Cost Considerations for Hybrid Cloud, Subscription-Based Solutions
As a services-based, hybrid-cloud solution, Schneider Electric offers subscriptions for the licensing of all of ArcFM XI series applications. Subscriptions give flexibility for utilities to pay for only what you need. Licenses are offered to people, not machines, which enables customers to flex up and down with their number of users, depending on the context of their unique environments. This includes app usage itself, as well as the hosted services. Our subscription model follows the way Esri licenses their platform This model also allows you to maximize flexibility in your commitments. Ongoing support, maintenance, and product upgrades are all included in the subscription model. Tools to monitor usage are also provided through our solution to support customer business decisions.
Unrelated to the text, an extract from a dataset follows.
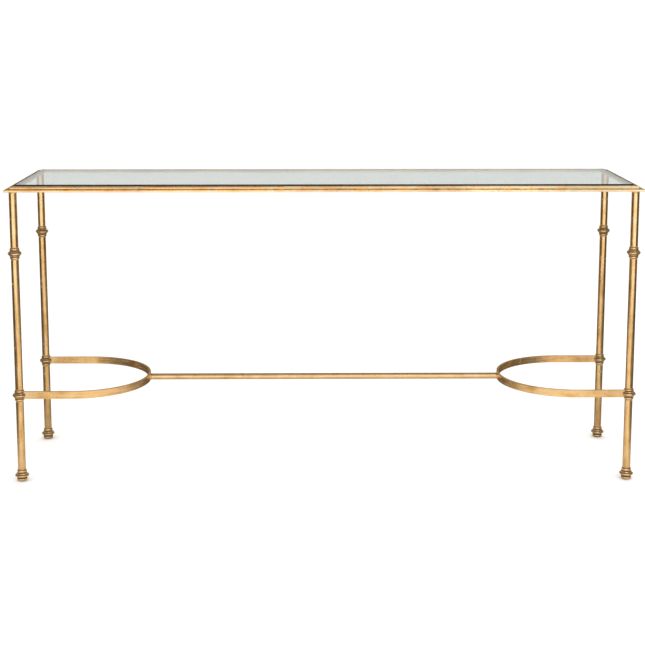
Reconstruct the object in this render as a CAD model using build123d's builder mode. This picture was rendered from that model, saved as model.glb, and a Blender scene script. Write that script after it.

Cloud computing is a long-term investment, and should be given the same recognition and capital treatment as on-premises infrastructure investments. While Schneider Electric no longer offers perpetual licensing for ArcFM products, we do offer options for organizations in a subscription-based model. Organizations can consider several options to potentially take advantage of CapEx funding with cloud-based investments. This includes a decision on an appropriate term length, and then paying upfront, or upfront plus yearly maintenance. A yearly subscription payment is also possible and allows for the greatest flexibility determined by fluctuating demand for use of the applications.
The following are recommendations from the National Association of Regulatory Utility Commissions for utility companies to consider:
-
First, prepay for cloud solutions and amortize the prepayment in the same manner as an upfront investment in an on-premises system or other plant in-service. While this method provides similar financial outcomes to an on-premises system, it limits the flexibility of cloud solutions and introduces risk associated with needing to predict needs years in advance.
-
Second, pay for costs periodically over time commensurate with cloud usage and amortize each payment from the point the cost is incurred to the end data of the cloud service. This avoids the need to predict cloud needs far in the future, which preserves the flexibility of cloud computing This method also reduces return relative to the prepayment method or an on-premises system of the same cost due to the shortened amortization period for payments made closer to the end date of the service.
-
Third, combine the two approaches above to balance the strengths and weaknesses of each. A utility could use a prepayment for a minimum expected usage level and then pay for additional usage as needed with periodic payments. This approach may provide the necessary flexibility while maintaining financial impact closer to what would be experienced with an on-premises system.
-
Fourth, provide a modest adder to the recovery of cloud computing expenses and retain common operating expense treatment for cloud solutions. This adder would attempt to replace the opportunity cost associated with choosing cloud over an on-premises system. This option retains full flexibility.
Each utility works closely with their financial officers and regulatory bodies to create the best solution. Schneider Electric is committed to working with our customers to create the best opportunities within a Software as a Service (SaaS) model.